ROANOKE TIMES

                         Roanoke Times
                 Copyright (c) 1995, Landmark Communications, Inc.

DATE: FRIDAY, July 22, 1994                   TAG: 9408120024
SECTION: NATIONAL/INTERNATIONAL                    PAGE: A4   EDITION: STATE 
SOURCE: Associated Press
DATELINE: WASHINGTON                                 LENGTH: Medium


BET YOUR BIPPY, SLANG DICTIONARY IS OUT OF SIGHT

The first authoritative historical dictionary of American slang is a bodacious book, a catawampus compendium whose editor hopes you'll think it's bad.

By which he means good.

But you knew that.

``I never expected that it would receive so much attention,'' a slightly flummoxed J.L. Lighter told reporters Thursday.

He spoke at a brown-bag lunch at the National Endowment for the Humanities, which gave Lighter almost $400,000 in grants to complete Volume I of the Random House Historical Dictionary of American Slang ($50).

Lighter delivered a tongue-in-cheek talk aimed at proving slang's existence based on the use of the word ``keen'' in a furniture ad from the October 1993 issue of the magazine Southern Living.

Lighter, 45, who teaches linguistics, English and American studies at the University of Tennessee in Knoxville, began collecting slang 25 years ago as a hobby. Halfway through college, at New York University, ``I had close to 10,000 citations - in shoe boxes, in orange crates and so forth,'' he said.

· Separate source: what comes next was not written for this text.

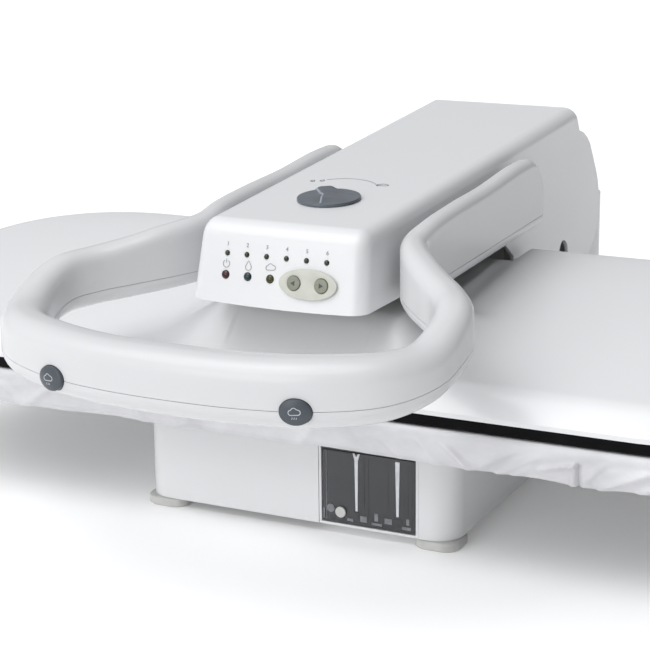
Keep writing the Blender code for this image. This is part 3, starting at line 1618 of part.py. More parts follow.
def make_arm_frame():
    bm = bmesh.new()
    add_box(
        bm,
        (-FRAME_HALF + WELD, back(FRAME_FRONT), FRAME_LOW),
        (FRAME_HALF - WELD, back(FRAME_REAR), FRAME_LOW + FRAME_THICK),
    )
    frame = part("head_arm_frame", bm, STEEL, HEAD)
    for name, side in (("left", -1), ("right", 1)):
        levels = sorted((side * FRAME_HALF, side * (FRAME_HALF - FRAME_THICK)))
        bm = bmesh.new()
        add_prism(bm, frame_outline(), *levels, sideways)
        join(frame, "frame_cheek_" + name, bm)
    reach = FRAME_HALF + OVERRUN
    bm = bmesh.new()
    add_rod(bm, (-reach, *HINGE.yz), (reach, *HINGE.yz), BUSH_OUTER + GAP, ROUND)
    add_rod(
        bm,
        (-reach, *HANDLE_AXIS.yz),
        (reach, *HANDLE_AXIS.yz),
        HANDLE_SHAFT_RADIUS + BUSH_CLEARANCE,
        ROUND,
    )
    cut(frame, "frame_bores", bm)


def make_bushes():
    middle = FRAME_HALF - FRAME_THICK / 2
    for name, side in (("left", -1), ("right", 1)):
        bm = bmesh.new()
        add_ring(
            bm,
            (side * middle, *HINGE.yz),
            (1, 0, 0),
            BUSH_OUTER,
            SHAFT_RADIUS + BUSH_CLEARANCE,
            2 * FRAME_THICK,
        )
        part("hinge_bush_" + name, bm, BRONZE, HEAD)


# Lever between the handle and the platen's neck

WEB_TOP = FRAME_LOW + FRAME_THICK
CAM_NOSE_DEPTH = 0.168
CAM_NOSE_HEIGHT = 0.006
CAM_HALF = 0.006
CAM_HUB = 0.0085


def make_pressure_cam():
    """A lever on the handle's shaft whose nose bears on the frame's web over the neck."""
    low = WEB_TOP + GAP
    nose = back(CAM_NOSE_DEPTH)
    outline = [(nose, low), (nose + CAM_NOSE_HEIGHT, low)]
    outline += arc(HANDLE_AXIS.yz, CAM_HUB, -105, 105, 10)
    outline += [(nose, low + CAM_NOSE_HEIGHT)]
    bm = bmesh.new()
    add_prism(bm, outline, -CAM_HALF, CAM_HALF, sideways)
    cam = part("pressure_cam", bm, STEEL, HANDLE)
    bm = bmesh.new()
    add_rod(
        bm,
        (-2 * CAM_HALF, *HANDLE_AXIS.yz),
        (2 * CAM_HALF, *HANDLE_AXIS.yz),
        HANDLE_SHAFT_RADIUS + GAP,
        SMALL_ROUND,
    )
    cut(cam, "cam_bore", bm)


VALVE_BLOCK = (0.030, 0.026, 0.018)
VALVE_BLOCK_DEPTH = 0.092
HEAD_HOSE_X = 0.028


def make_steam_valve():
    width, length, height = VALVE_BLOCK
    low = WEB_TOP + GAP
    bm = bmesh.new()
    add_box(
        bm,
        (0, back(VALVE_BLOCK_DEPTH), low),
        (width, back(VALVE_BLOCK_DEPTH + length), low + height),
    )
    valve = part("steam_valve", bm, BRONZE, HEAD)
    round_edges(valve, SHEET)
    z = low + HOSE_RADIUS
    start = back(VALVE_BLOCK_DEPTH + length) + GAP
    points = (
        (width - HOSE_RADIUS, start, z),
        (width - HOSE_RADIUS, between(start, HINGE.y, 0.08), z),
        (HEAD_HOSE_X, between(start, HINGE.y, 0.2), z),
        (HEAD_HOSE_X, between(start, HINGE.y, 0.6), z),
        (HEAD_HOSE_X - HOSE_RADIUS, between(start, HINGE.y, 0.78), z),
    )
    bm = bmesh.new()
    add_tube(bm, points, HOSE_RADIUS)
    part("head_hose", bm, SILICONE, HEAD)


# Handle

def loop_stations():
    """From the left arm's end round the front to the right arm's end: plan place, heights and width."""
    run = LOOP_FRONT + ARM_START
    half = []
    for x_share, y_share, seam, top, slim in LOOP_SHARES:
        half.append(
            (
                LOOP_HALF * x_share,
                -LOOP_FRONT + run * y_share,
                between(SEAM_FRONT_Z, SEAM_ARM_Z, seam),
                between(TOP_FRONT_Z, TOP_ARM_Z, top),
                between(GRIP_THICK, ARM_THICK, slim) / 2,
                between(GRIP_BELLY, ARM_BELLY, slim),
            )
        )
    places = [between(ARM_START, ARM_END - ARM_ROUND, share) for share, top in ARM_SHARES]
    tops = [between(TOP_FRONT_Z, TOP_ARM_Z, top) for share, top in ARM_SHARES]
    for degrees in (30, 52, 72, 90):
        angle = math.radians(degrees)
        places.append(ARM_END - ARM_ROUND + ARM_ROUND * math.sin(angle))
        tops.append(TOP_ARM_Z - ARM_ROUND + ARM_ROUND * math.cos(angle))
    for depth, top in zip(places, tops):
        seam = between(SEAM_ARM_Z, SEAM_END_Z, (depth - ARM_START) / (ARM_END - ARM_START))
        half.append((ARM_HALF, depth, seam, top, ARM_THICK / 2, ARM_BELLY))
    left = [(-x, *rest) for x, *rest in reversed(half[1:])]
    return left + half


def station_frames():
    """Each station with its place in the row's frame and its outward direction in plan."""
    stations = loop_stations()
    frames = []
    for k, (x, depth, seam, top, half, belly) in enumerate(stations):
        before = stations[max(k - 1, 0)]
        after = stations[min(k + 1, len(stations) - 1)]
        along = Vector((after[0] - before[0], after[1] - before[1])).normalized()
        out = Vector((along.y, -along.x))
        frames.append((Vector((x, back(depth))), out, seam, top, half, belly))
    return frames


def shell_section(half, rise, corner_steps=3):
    """Half of the handle's section above or below its seam: straight sides and a round crown."""
    radius = min(half * 0.9, abs(rise))
    tall = abs(rise) - radius
    sign = 1 if rise > 0 else -1
    right = [(half, 0)] if tall > WELD else []
    for k in range(corner_steps + 1):
        angle = math.radians(90 * k / corner_steps)
        right.append((half - radius + radius * math.cos(angle), sign * (tall + radius * math.sin(angle))))
    return right + [(-u, v) for u, v in reversed(right)]


def make_handle_shell(name, upper):
    frames = station_frames()
    bm = bmesh.new()
    rows = []
    for place, out, seam, top, half, belly in frames:
        rise = top - seam if upper else -belly
        lift = GAP / 2 if upper else -GAP / 2
        if upper:
            section = shell_section(half, rise)
        else:
            section = [(u, v) for u, v in belly_section(half, belly)]
        row = []
        for u, v in section:
            spot = place + out * u
            row.append(bm.verts.new((spot.x, spot.y, seam + lift + v)))
        rows.append(row)
    for a, b in zip(rows, rows[1:]):
        bridge(bm, a, b)
    bm.faces.new(rows[0])
    bm.faces.new(rows[-1][::-1])
    bmesh.ops.recalc_face_normals(bm, faces=bm.faces)
    crown = max(bm.faces, key=lambda face: abs(face.normal.z) * face.calc_area())
    if (crown.normal.z > 0) != upper:
        bmesh.ops.reverse_faces(bm, faces=bm.faces)
    shell = part(name, bm, WHITE_ABS, HANDLE)
    thicken(shell, SHELL)
    bm = bmesh.new()
    for side in (-1, 1):
        add_steam_cap(bm, side, STEAM_CLEARANCE, STEAM_PROUD + OVERRUN, -2 * OVERRUN)
    cut(shell, name + "_button_holes", bm)
    if upper:
        bm = bmesh.new()
        inner = ARM_HALF - ARM_THICK / 2
        for side in (-1, 1):
            add_rod(
                bm,
                (side * (inner - OVERRUN), *HANDLE_AXIS.yz),
                (side * (inner + SHELL + SHEET), *HANDLE_AXIS.yz),
                HANDLE_SHAFT_RADIUS + RUNNING_GAP,
                SMALL_ROUND,
            )
        cut(shell, "arm_shaft_holes", bm)


BELLY_EDGE_SHARE = 0.15


def belly_section(half, belly):
    """The lower shell's section: a shallow half oval under the seam."""
    points = [(half, 0)]
    for k in range(7):
        angle = math.radians(30 * k)
        points.append((half * math.cos(angle), -belly * between(BELLY_EDGE_SHARE, 1, math.sin(angle))))
    return points + [(-half, 0)]


def steam_frame(side):
    """Place on the outer skin, outward direction and along direction at a steam button."""
    frames = station_frames()
    for first, second in zip(frames, frames[1:]):
        low, high = sorted((first[0].x, second[0].x))
        if low <= side * STEAM_X <= high and first[0].y < back(0):
            share = (side * STEAM_X - first[0].x) / (second[0].x - first[0].x)
            place = first[0].lerp(second[0], share)
            out = first[1].lerp(second[1], share).normalized()
            seam = between(first[2], second[2], share)
            half = between(first[4], second[4], share)
            skin = place + out * half
            return Vector((skin.x, skin.y, seam)), Vector((out.x, out.y, 0)), Vector((-out.y, out.x, 0))
    raise ValueError("the steam buttons lie off the handle's front")


def add_steam_cap(bm, side, grow, high, low):
    skin, out, along = steam_frame(side)

    def on_skin(u, v, level):
        return skin + along * u + Vector((0, 0, v)) + out * level

    outline = ellipse(STEAM_HALF_WIDTH + grow, STEAM_HALF_HEIGHT + grow, 20)
    return add_prism(bm, outline, low, high, on_skin)


STEAM_SWITCH_DEPTH = 0.0122
STEAM_SWITCH_SIZE = (0.012, 0.0075, 0.0150)


def make_steam_buttons():
    for name, side in (("left", -1), ("right", 1)):
        skin, out, along = steam_frame(side)
        body = body_empty("steam_button_%s_body" % name, skin, HANDLE)
        bm = bmesh.new()
        add_steam_cap(bm, side, 0, STEAM_PROUD, STEAM_PROUD - STEAM_CAP)
        button = part("steam_button_" + name, bm, SLATE_ABS, body)
        bm = bmesh.new()
        start = skin + out * (STEAM_PROUD - STEAM_CAP + SHEET / 2)
        foot = skin - out * (STEAM_SWITCH_DEPTH - STEAM_TRAVEL - GAP)
        add_rod(bm, start, foot, STEAM_STEM_RADIUS, 8)
        join(button, "steam_stem_" + name, bm)


def make_steam_switches():
    width, deep, high = STEAM_SWITCH_SIZE
    top = CORE_RISE - CORE_RADIUS - GAP
    for name, side in (("left", -1), ("right", 1)):
        skin, out, along = steam_frame(side)
        bm = bmesh.new()
        verts = add_box(
            bm,
            (-width / 2, -STEAM_SWITCH_DEPTH - deep, top - high),
            (width / 2, -STEAM_SWITCH_DEPTH, top),
        )
        for vert in verts:
            u, level, v = vert.co
            vert.co = skin + along * u + out * level + Vector((0, 0, v))
        part("steam_switch_" + name, bm, COMPONENT, HANDLE)


LUG_BEFORE_SHAFT = 0.036
LUG_BEHIND_SHAFT = 0.014
LUG_HALF_HEIGHT = 0.012
LUG_FRONT = HANDLE_SHAFT_DEPTH - LUG_BEFORE_SHAFT
LUG_REAR = HANDLE_SHAFT_DEPTH + LUG_BEHIND_SHAFT
LUG_LOW = HANDLE_SHAFT_Z - LUG_HALF_HEIGHT
LUG_HIGH = HANDLE_SHAFT_Z + LUG_HALF_HEIGHT
LUG_SIDE_GAP = 0.0006


def make_core_bar():
    """A steel bar round the loop with a flat lug at each end for the handle's shaft."""
    points = []
    for place, out, seam, top, half, belly in station_frames():
        if place.y < back(LUG_FRONT):
            points.append((place.x, place.y, seam + CORE_RISE))
    seam = between(SEAM_ARM_Z, SEAM_END_Z, (LUG_FRONT - ARM_START) / (ARM_END - ARM_START))
    end = (ARM_HALF, back(LUG_FRONT + CORE_RADIUS), seam + CORE_RISE)
    points = [(-end[0], *end[1:])] + points + [end]
    bm = bmesh.new()
    add_tube(bm, points, CORE_RADIUS)
    bar = part("handle_core_bar", bm, STEEL, HANDLE)
    half = ARM_THICK / 2 - SHELL - LUG_SIDE_GAP
    for name, side in (("left", -1), ("right", 1)):
        bm = bmesh.new()
        add_box(
            bm,
            (side * ARM_HALF - half, back(LUG_FRONT), LUG_LOW),
            (side * ARM_HALF + half, back(LUG_REAR), LUG_HIGH),
        )
        join(bar, "core_lug_" + name, bm)
    bm = bmesh.new()
    for side in (-1, 1):
        add_rod(
            bm,
            (side * (ARM_HALF - ARM_THICK), *HANDLE_AXIS.yz),
            (side * (ARM_HALF + ARM_THICK), *HANDLE_AXIS.yz),
            HANDLE_SHAFT_RADIUS + GAP,
            SMALL_ROUND,
        )
    cut(bar, "core_lug_bores", bm)


def make_handle_shaft():
    reach = ARM_HALF + ARM_THICK / 2 - SHELL - GAP
    bm = bmesh.new()
    add_rod(bm, (-reach, *HANDLE_AXIS.yz), (reach, *HANDLE_AXIS.yz), HANDLE_SHAFT_RADIUS, ROUND)
    part("handle_shaft", bm, STEEL, HANDLE)


def build():
    make_base_housing()
    make_base_tray()
    make_feet()
    make_column_cover()
    make_hinge_bracket()
    make_hinge_shaft()
    make_hinge_spring()
    make_column_screws()
    make_cord_gland()
    make_power_board()
    make_water_pump()
    make_valve_seat()
    make_pump_hose()
    make_tank_bay()
    make_water_tank()
    make_tank_lid()
    make_tank_fittings()
    make_board_pan()
    make_foam_pad()
    make_board_cover()
    make_platen_cover()
    make_platen_skirt()
    make_soleplate()
    make_heating_element()
    make_platen_fittings()
    make_head_cover()
    make_head_floor()
    make_lamps()
    make_control_board()
    make_set_pad()
    make_set_keys()
    make_dial()
    make_arm_frame()
    make_bushes()
    make_pressure_cam()
    make_steam_valve()
    make_handle_shell("handle_upper_shell", True)
    make_handle_shell("handle_lower_shell", False)
    make_steam_buttons()
    make_steam_switches()
    make_core_bar()
    make_handle_shaft()


build()
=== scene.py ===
"""Looks of a steam ironing press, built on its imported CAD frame."""

import json
import math

import bmesh
import bpy
from mathutils import Matrix, Vector, noise

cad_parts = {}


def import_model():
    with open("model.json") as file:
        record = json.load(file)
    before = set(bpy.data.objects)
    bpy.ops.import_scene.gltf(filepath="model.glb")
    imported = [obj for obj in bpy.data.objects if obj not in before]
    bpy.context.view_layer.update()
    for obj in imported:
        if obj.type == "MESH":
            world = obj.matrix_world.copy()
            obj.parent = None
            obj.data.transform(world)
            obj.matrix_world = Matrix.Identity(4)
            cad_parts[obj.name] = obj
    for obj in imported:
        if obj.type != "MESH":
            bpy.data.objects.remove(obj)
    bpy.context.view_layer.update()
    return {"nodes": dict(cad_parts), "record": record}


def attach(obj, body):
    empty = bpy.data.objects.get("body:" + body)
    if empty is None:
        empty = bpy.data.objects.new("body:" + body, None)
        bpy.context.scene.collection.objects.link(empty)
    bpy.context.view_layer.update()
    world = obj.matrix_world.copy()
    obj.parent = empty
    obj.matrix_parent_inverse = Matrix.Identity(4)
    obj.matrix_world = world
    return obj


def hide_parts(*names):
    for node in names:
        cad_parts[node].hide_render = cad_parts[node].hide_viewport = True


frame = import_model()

NODES = frame["nodes"]
bpy.ops.object.select_all(action="DESELECT")

# Sizes and places shared with the solids, in metres. Depths run back from the platen's front edge.
FRONT_Y = -0.159
HINGE = Vector((0, FRONT_Y + 0.385, 0.150))
HANDLE_AXIS = Vector((0, FRONT_Y + 0.232, 0.185))
WALL = 0.0025
TINY = 0.00001
SIDES = (("left", -1), ("right", 1))


def back(depth):
    return FRONT_Y + depth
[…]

Volume II of the dictionary, covering H-R, is due out in spring 1996; Volume III, S-Z, will be published in 1997.

Volume I covers entries from ``A'' - a euphemism for ``ass,'' to ``grytch,'' to steal.

In between is every dirty word, every insult, every curse, every politically incorrect term from A-G that you've ever heard of - and many you certainly haven't.

Some of the words cited have come to us through the miracle of television - such as ``bippy,'' popularized on ``Rowan and Martin's Laugh-In,'' and ``babelicious,'' from the Wayne's World skits on ``Saturday Night Live.''

Others have come from wars: ``frag,'' as in to kill a superior officer, from Vietnam, and ``foxhole,'' from World War I.

Lighter's opus disproves the commonly held belief that slang is transitory; terms such as ``out of sight'' and ``sweat it out'' date back to the 1800s. Use of the word ``bad'' to mean good isn't new, either, Lighter tells us; he found such references as early as 1877.

One of the longest entries is for a four-letter vulgarity for sexual intercourse which can't be printed here. Its variations fill 12 pages, testifying to Americans' endless inventiveness.